_Directions_: Give the material again in full, matching it exactly.
^^^^^^^^
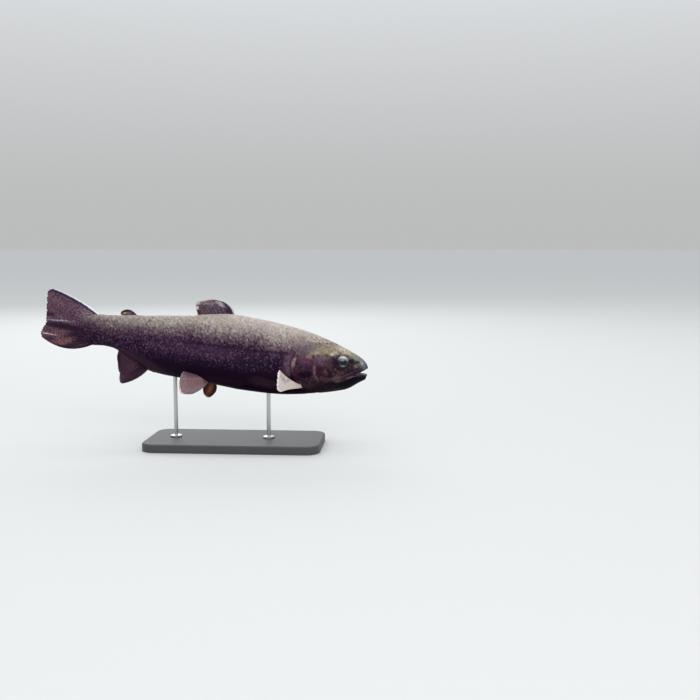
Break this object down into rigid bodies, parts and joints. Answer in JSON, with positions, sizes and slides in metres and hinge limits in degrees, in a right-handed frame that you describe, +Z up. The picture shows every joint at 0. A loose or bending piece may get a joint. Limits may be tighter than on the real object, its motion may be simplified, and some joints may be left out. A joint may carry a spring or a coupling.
{
  "type": "rainbow trout",
  "caption": "Life-size still model of a swimming adult trout, mouth slightly open and fins spread, held by two short rods on a plain flat base.",
  "frame": {"origin": "centre of the stand base's underside, on the floor", "axes": "+X towards the fish's head, +Y to the fish's left, +Z up"},
  "size_m": [0.4966, 0.125, 0.2321],
  "materials": {
    "skin": "satin, as wet scaled skin",
    "gill_cover": "satin",
    "upper_jaw_plate": "satin",
    "lower_jaw": "satin",
    "eye": "polished",
    "dorsal_fin": "satin",
    "adipose_fin": "satin",
    "caudal_fin": "satin",
    "anal_fin": "satin",
    "pelvic_fin": "satin",
    "pectoral_fin": "satin",
    "stand_base": "painted, matt",
    "stand_rod": "brushed"
  },
  "bodies": {
    "root": {"head": "skin", "lower_jaw": "lower_jaw", "upper_jaw_plate_right": "upper_jaw_plate", "upper_jaw_plate_left": "upper_jaw_plate", "gill_cover_right": "gill_cover", "gill_cover_left": "gill_cover", "eye_right": "eye", "eye_left": "eye", "trunk_front": "skin", "trunk_rear": "skin", "tail_stem": "skin", "dorsal_fin": "dorsal_fin", "adipose_fin": "adipose_fin", "caudal_fin": "caudal_fin", "anal_fin": "anal_fin", "pelvic_fin_right": "pelvic_fin", "pelvic_fin_left": "pelvic_fin", "pectoral_fin_right": "pectoral_fin", "pectoral_fin_left": "pectoral_fin", "stand_base": "stand_base", "stand_rod_front": "stand_rod", "stand_rod_rear": "stand_rod"}
  },
  "joints": []
}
^^^^^^^^
_Answer for this exercise_:
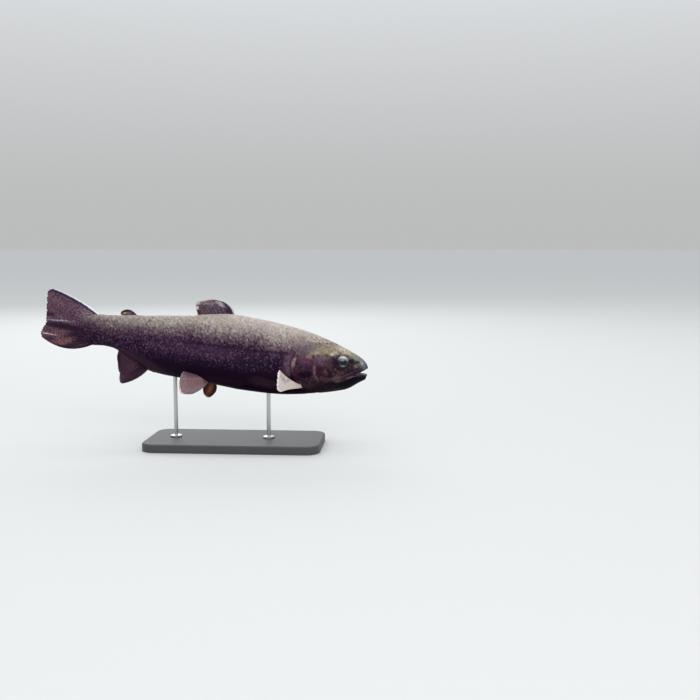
Break this object down into rigid bodies, parts and joints. Answer in JSON, with positions, sizes and slides in metres and hinge limits in degrees, in a right-handed frame that you describe, +Z up. The picture shows every joint at 0. A loose or bending piece may get a joint. Limits may be tighter than on the real object, its motion may be simplified, and some joints may be left out. A joint may carry a spring or a coupling.
{
  "type": "rainbow trout",
  "caption": "Life-size still model of a swimming adult trout, mouth slightly open and fins spread, held by two short rods on a plain flat base.",
  "frame": {"origin": "centre of the stand base's underside, on the floor", "axes": "+X towards the fish's head, +Y to the fish's left, +Z up"},
  "size_m": [0.4966, 0.125, 0.2321],
  "materials": {
    "skin": "satin, as wet scaled skin",
    "gill_cover": "satin",
    "upper_jaw_plate": "satin",
    "lower_jaw": "satin",
    "eye": "polished",
    "dorsal_fin": "satin",
    "adipose_fin": "satin",
    "caudal_fin": "satin",
    "anal_fin": "satin",
    "pelvic_fin": "satin",
    "pectoral_fin": "satin",
    "stand_base": "painted, matt",
    "stand_rod": "brushed"
  },
  "bodies": {
    "root": {"head": "skin", "lower_jaw": "lower_jaw", "upper_jaw_plate_right": "upper_jaw_plate", "upper_jaw_plate_left": "upper_jaw_plate", "gill_cover_right": "gill_cover", "gill_cover_left": "gill_cover", "eye_right": "eye", "eye_left": "eye", "trunk_front": "skin", "trunk_rear": "skin", "tail_stem": "skin", "dorsal_fin": "dorsal_fin", "adipose_fin": "adipose_fin", "caudal_fin": "caudal_fin", "anal_fin": "anal_fin", "pelvic_fin_right": "pelvic_fin", "pelvic_fin_left": "pelvic_fin", "pectoral_fin_right": "pectoral_fin", "pectoral_fin_left": "pectoral_fin", "stand_base": "stand_base", "stand_rod_front": "stand_rod", "stand_rod_rear": "stand_rod"}
  },
  "joints": []
}